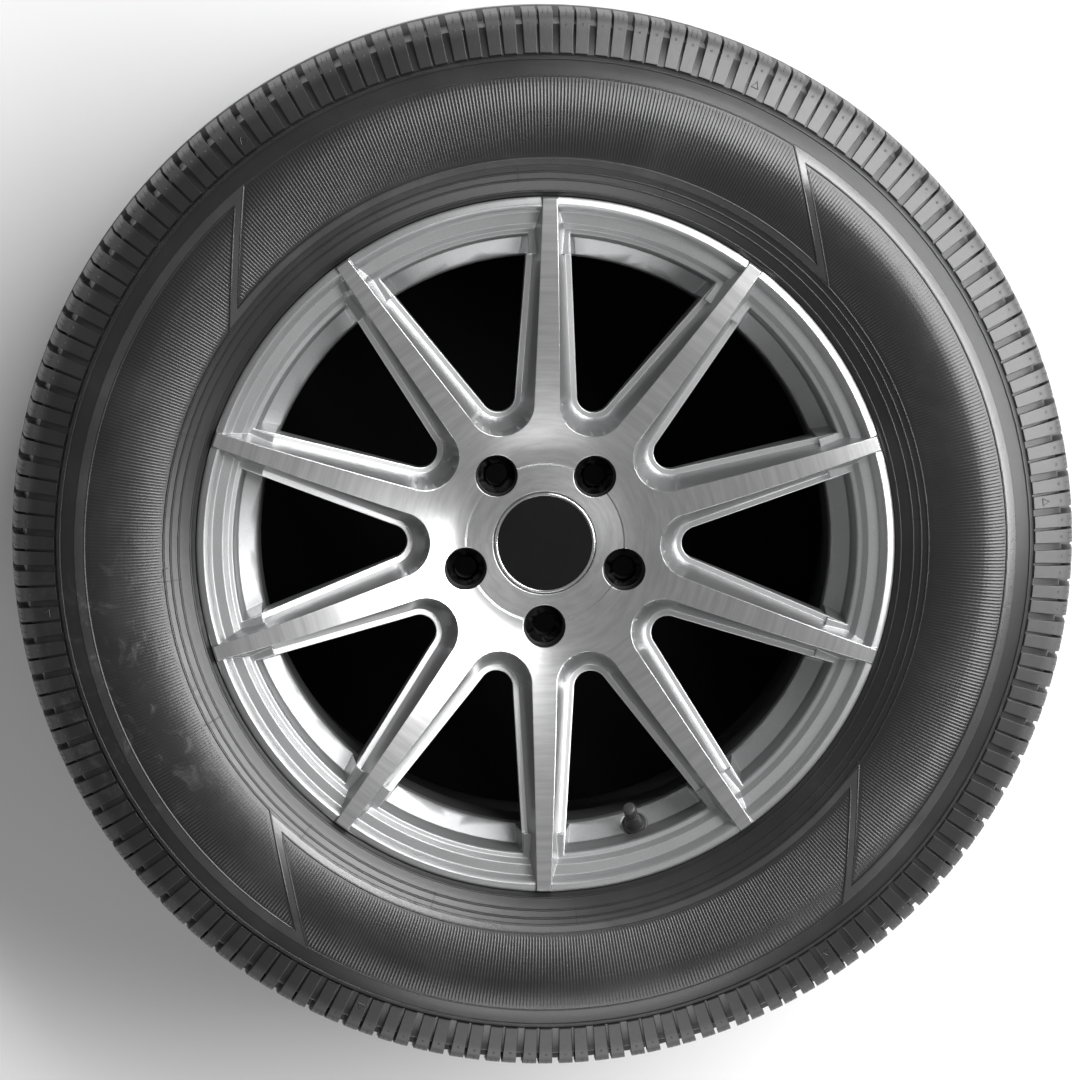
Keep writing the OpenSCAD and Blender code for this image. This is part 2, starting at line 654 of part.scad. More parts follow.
module valve_cap() {
    bore = valve_thread_r + valve_gap;
    ribs = 12;
    color("#191919") rotate(wheel_turn) at_valve() difference() {
        rotate_extrude() polygon(concat(
            [[0, tube_top + 0.7], [bore, tube_top + 0.7], [bore, cap_low], [valve_cap_r, cap_low]],
            arc([valve_cap_r - 2, valve_length - 2], 2, 0, 90, 4), [[0, valve_length]]));
        for (i = [0:ribs - 1]) rotate(i * 360 / ribs) translate([valve_cap_r + 0.15, 0, cap_low - overlap])
            cylinder(r = 0.4, h = valve_cap_h - 3);
    }
}

module valve_cap_seal() {
    color("#7a2a22") rotate(wheel_turn) at_valve() translate([0, 0, tube_top + 0.05])
        cylinder(r = valve_thread_r - 0.1, h = 0.6);
}

tyre();
wheel();
cap_body();
cap_ring();
cap_disc();
cap_spring_ring();
valve_rubber();
valve_tube();
valve_core();
valve_spring();
valve_pin();
valve_pin_seal();
valve_cap();
valve_cap_seal();
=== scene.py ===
"""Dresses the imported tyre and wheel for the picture: materials, fine sidewall relief, floor, lights and camera."""

import json
import math

import bmesh
import bpy
from mathutils import Matrix, Vector

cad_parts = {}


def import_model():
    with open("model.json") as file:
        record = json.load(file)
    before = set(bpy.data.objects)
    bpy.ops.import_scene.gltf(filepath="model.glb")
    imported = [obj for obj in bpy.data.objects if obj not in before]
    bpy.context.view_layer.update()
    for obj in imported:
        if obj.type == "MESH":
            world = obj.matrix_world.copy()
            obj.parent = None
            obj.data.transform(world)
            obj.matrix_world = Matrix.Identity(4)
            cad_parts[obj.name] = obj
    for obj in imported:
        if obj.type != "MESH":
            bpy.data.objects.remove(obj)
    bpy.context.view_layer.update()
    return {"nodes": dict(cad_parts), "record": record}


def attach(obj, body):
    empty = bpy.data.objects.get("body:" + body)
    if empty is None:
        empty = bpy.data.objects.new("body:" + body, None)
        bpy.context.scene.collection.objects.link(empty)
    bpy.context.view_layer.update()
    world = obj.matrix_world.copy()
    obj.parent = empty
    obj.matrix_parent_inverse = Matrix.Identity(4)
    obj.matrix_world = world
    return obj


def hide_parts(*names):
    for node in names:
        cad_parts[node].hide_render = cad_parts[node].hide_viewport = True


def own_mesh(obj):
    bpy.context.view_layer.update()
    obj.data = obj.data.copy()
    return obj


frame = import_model()
nodes = frame["nodes"]
ROOT = "wheel_and_tyre"

MM = 0.001
TO_MM = 1000
WHEEL_TURN = math.radians(-0.5)
SMOOTH_ANGLE = math.radians(28)
WELD = 1e-6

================

**THE EXERCISE**
Return verbatim the lines that run from the line containing "valve_tube();" through the line containing "obj.matrix_world = Matrix.Identity(4)", inclusive.

**RESPONSE FOR THIS EXERCISE**
valve_tube();
valve_core();
valve_spring();
valve_pin();
valve_pin_seal();
valve_cap();
valve_cap_seal();
=== scene.py ===
"""Dresses the imported tyre and wheel for the picture: materials, fine sidewall relief, floor, lights and camera."""

import json
import math

import bmesh
import bpy
from mathutils import Matrix, Vector

cad_parts = {}


def import_model():
    with open("model.json") as file:
        record = json.load(file)
    before = set(bpy.data.objects)
    bpy.ops.import_scene.gltf(filepath="model.glb")
    imported = [obj for obj in bpy.data.objects if obj not in before]
    bpy.context.view_layer.update()
    for obj in imported:
        if obj.type == "MESH":
            world = obj.matrix_world.copy()
            obj.parent = None
            obj.data.transform(world)
            obj.matrix_world = Matrix.Identity(4)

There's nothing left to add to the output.